La nueva normalidad trajo consigo protestas multitudinarias en varios países, todas estás reivindicaciones vienen a imponerse contra el implacable racismo que desde hace siglos ha venido cegando vidas.

Vienen cayendo las estatuas pero no los racistas. La historia siempre será la historia, por dura que sea, esa es la historia, nada cambia con derribar algunos bustos, nadie podrá reparar el daño que hicieron, pero han sido esos momentos históricos los que nos han permitido avanzar en la protección de los derechos humanos y la instauración de los principios de igualdad, dignidad y derechos de los seres humanos.

La Declaración de los derechos humanos de 1948 fue una gran victoria al exhortarle al mundo que: “Todos los seres humanos nacen libres e iguales en dignidad y derechos y, dotados como están de razón y conciencia, deben comportarse fraternalmente los unos con los otros”. Destaca un régimen de derecho como esencial para la protección de los derechos humanos, teniendo entre sus fines la construcción de una sociedad donde los ciudadanos puedan disfrutar sus derechos, sin que sea necesario recurrir al supremo recurso de la rebelión si hay una situación extrema de tiranía u opresión que exige esta respuesta por parte de los ciudadanos.

Lastimosamente nos encontramos actualmente con que a pesar de haber avanzado un enorme trecho en el tema que nos ocupa, se sigue discriminando a las personas basados en distintos elementos de diferenciación.

Discriminar a personas por su color de piel no es el único ejercicio posible de racismo, ocurre en Venezuela que por la tendencia política pasamos a ser menospreciados, sigue siendo el mismo caso, pero aplicado por causas distintas. Un ejemplo de ello es el apartheid que se gestó desde el gobierno de Hugo Chávez, y que aún se mantiene como elemento discriminatorio similar al racismo, llamando pueblo a sus seguidores y escuálidos a sus detractores, cuando solo se puede acceder a beneficios sociales si se está inscrito en el partido del gobierno o cuando firmar en contra del Gobierno se convierte en una estigmatización.

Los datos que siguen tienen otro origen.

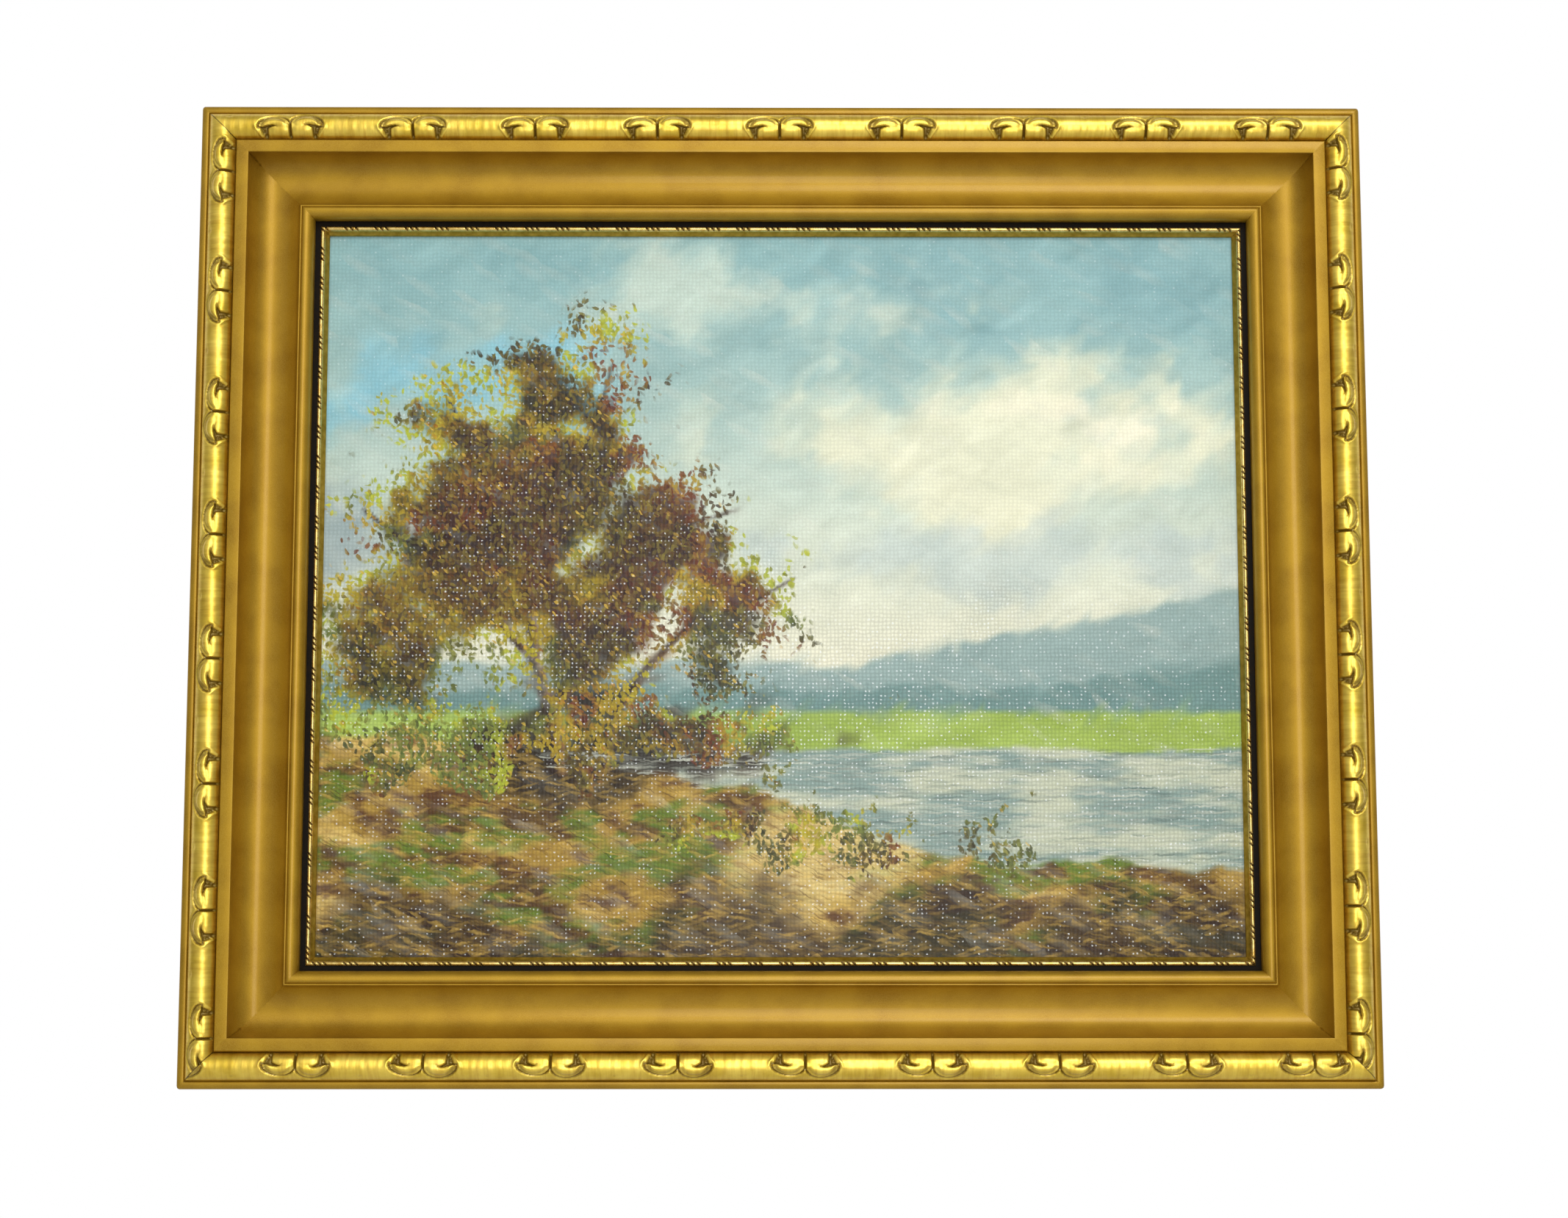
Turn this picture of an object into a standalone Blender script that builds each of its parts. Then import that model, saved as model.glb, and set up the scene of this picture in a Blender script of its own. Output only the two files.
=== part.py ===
"""A framed oil painting on stretched canvas: gilt moulded frame, black and gold liner, canvas on
four bars, and a toothed hanging strip on the back. Metres, +Z up, the picture faces -Y.
The origin is the middle of the hanging strip's wall side."""
import math

import bmesh
import bpy
from mathutils import Matrix, Vector

# Canvas and the bars it is stretched on
CANVAS_WIDTH = 0.300
CANVAS_HEIGHT = 0.240
CANVAS_THICKNESS = 0.0007
SIGHT_OVERLAP = 0.006
TURNOVER = 0.018
BAR_WIDTH = 0.032
BAR_DEPTH = 0.0125
BAR_LIP = 0.0025
BAR_BEVEL = 0.012
BAR_FALL = 0.0025

# Clearance between pieces that touch
FIT_GAP = 0.0003

# Frame moulding, widths across its face from the outer edge inwards
RIM_WIDTH = 0.0028
HALF_ROUND_WIDTH = 0.0080
GROOVE_WIDTH = 0.0004
FLAT_WIDTH = 0.0044
COVE_WIDTH = 0.0156
COVE_WALL_WIDTH = 0.0076
REED_WIDTH = 0.0007
BEAD_WIDTH = 0.0037

# Frame moulding, depths
FRAME_DEPTH = 0.030
RIM_DROP = 0.0047
QUIRK_DEPTH = 0.0009
HALF_ROUND_RISE = 0.0054
GROOVE_DEPTH = 0.0020
FLAT_DROP = 0.0018
COVE_DEPTH = 0.0092
COVE_RISE = 0.0034
REED_RISE = 0.0004
BEAD_RISE = 0.0008
BEAD_FALL = 0.0026
LIP_THICKNESS = 0.0030
ARRIS = 0.0003
CORNER_EASE = 0.0012

# Liner, widths and depths
LIP_COVER = 0.0050
BAND_WIDTH = 0.0021
SLIP_BEAD_WIDTH = 0.0014
SLIP_BEAD_RISE = 0.0007
BEVEL_WIDTH = 0.0012
BEVEL_FALL = 0.0010
LINER_THICKNESS = 0.0020
LINER_LEG_DEPTH = 0.0070

# Paired scrolls pressed into the half-round
PAIR_PITCH = 0.0390
PAIR_WIDTH = 0.0208
SCROLL_DEPTH = 0.0012
FIRST_PAIR_TOP = 0.0278
FIRST_PAIR_BOTTOM = 0.0349
FIRST_PAIR_LEFT = 0.0197
FIRST_PAIR_RIGHT = 0.0190

# Hanging strip
HANGER_LENGTH = 0.044
HANGER_HEIGHT = 0.009
HANGER_THICKNESS = 0.0008
HANGER_BRIDGE = 0.026
HANGER_RISE = 0.0014
HANGER_EDGE_INSET = 0.010
TOOTH_PITCH = 0.0026
TOOTH_DEPTH = 0.0014
TACK_HOLE_RADIUS = 0.0008

# How finely round shapes are drawn
HALF_ROUND_STEPS = 6
COVE_STEPS = 6
BEAD_STEPS = 4

# Sizes that follow from the ones above
MOULDING_FACE = (RIM_WIDTH + HALF_ROUND_WIDTH + GROOVE_WIDTH + FLAT_WIDTH
                 + COVE_WIDTH + REED_WIDTH + BEAD_WIDTH)
LINER_FACE = BAND_WIDTH + SLIP_BEAD_WIDTH + BEVEL_WIDTH
SIGHT_W = MOULDING_FACE + LINER_FACE
FRAME_WIDTH = CANVAS_WIDTH - 2 * SIGHT_OVERLAP + 2 * SIGHT_W
FRAME_HEIGHT = CANVAS_HEIGHT - 2 * SIGHT_OVERLAP + 2 * SIGHT_W
CANVAS_EDGE_W = SIGHT_W - SIGHT_OVERLAP
COVE_FLOOR = FRAME_DEPTH - FLAT_DROP - COVE_DEPTH
BEAD_TOP = COVE_FLOOR + COVE_RISE + REED_RISE + BEAD_RISE
LIP_UNDER = BEAD_TOP - BEAD_FALL - LIP_THICKNESS
LINER_TOP = LIP_UNDER - FIT_GAP
LINER_UNDER = LINER_TOP - LINER_THICKNESS
CANVAS_FRONT = LINER_UNDER - FIT_GAP
CANVAS_DEPTH = BAR_DEPTH + 2 * (CANVAS_THICKNESS + FIT_GAP)
LINER_OUTER_W = MOULDING_FACE - LIP_COVER
BACK_Y = -(HANGER_RISE + HANGER_THICKNESS + FIT_GAP)
OUTER_TOP_Z = HANGER_EDGE_INSET + HANGER_HEIGHT / 2

# Rings of points across one scroll, and its outline, as shares of half a pair and of the half-round
SCROLL_RINGS = (0.0, 0.08, 0.24, 0.44, 0.62, 0.76, 0.88, 1.0)
CUSP_ACROSS = 0.62
STEM_REACH = 0.80
CROWN_REACH = 0.55


def clear_objects():
    for old in list(bpy.data.objects):
        bpy.data.objects.remove(old, do_unlink=True)


def new_collection(name):
    made = bpy.data.collections.new(name)
    bpy.context.scene.collection.children.link(made)
    return made


def finish(name, colour, roughness, metallic):
    made = bpy.data.materials.new(name)
    made.use_nodes = True
    shader = made.node_tree.nodes["Principled BSDF"]
    shader.inputs["Base Color"].default_value = (*colour, 1.0)
    shader.inputs["Roughness"].default_value = roughness
    shader.inputs["Metallic"].default_value = metallic
    return made


def place(name, bm, material, collection):
    mesh = bpy.data.meshes.new(name)
    bmesh.ops.recalc_face_normals(bm, faces=bm.faces)
    if bm.calc_volume(signed=True) < 0:
        bmesh.ops.reverse_faces(bm, faces=bm.faces)
    bm.to_mesh(mesh)
    bm.free()
    mesh.materials.append(material)
    made = bpy.data.objects.new(name, mesh)
    collection.objects.link(made)
    return made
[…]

Este tipo de acciones discriminatorias van creando en la sociedad una valoración negativa de rechazo o desprecio a tal punto que puede convertirse en un elemento educativo y arraigarse un antivalor que conllevaría a luchas y aversiones entre colectivos, por ello es necesario aplicar la Ley en un justo valor ya que los privilegios que se conceden a algunos pueden llegar a ser discriminantes y en detrimento de otros.

La igualdad es tan complicada que hasta en la reclamación de justicia resulta tener más apoyo una víctima que otra, es imposible no sentir tristeza viendo el vídeo de la asfixia a George Floyd, la misma tristeza que el último video de Óscar Pérez. Los crímenes por brutalidad policial deben equipararse y reclamarse uno a uno hasta sus últimas consecuencias.

Es deber, principalmente de los gobernantes, infundir en la sociedad la igualdad que tenemos en todos los planos de nuestro quehacer diario, sin menosprecio alguno y sin supremacía de unos sobre otros; se debe infundir culturalmente el respeto mutuo mas allá de legislar al respecto, pues si lo escrito no se aplica es simplemente letra muerta.

Tanta reclamación genera expectativas sobre la posibilidad de erradicación de toda forma de discriminación, esperemos que se extienda a toda injusticia en el mundo y que como humanos nos apoyemos mutuamente.

Cuando mencionamos que la historia siempre será la misma, no implica que sigamos tolerantes está clase de conductas, cambiemos el futuro que no sea lo único que se puede hacer, para ello menos ataque a las estatuas y más a los gobiernos asesinos. Es preferible un tirano enjuiciado que miles de estatuas en el suelo.

Sucedido como ha sido todo esto, nos resta analizar la verdadera solidaridad sin dejar de alzar fuertemente nuestra voz a favor de las víctimas del racismo y en la misma proporción reivindicar a nuestros héroes caídos a manos del régimen por su forma de pensar.

«Nadie nace odiando a otra persona por el color de su piel, o su origen, o su religión”, una de las mejores frases del célebre Nelson Mandela.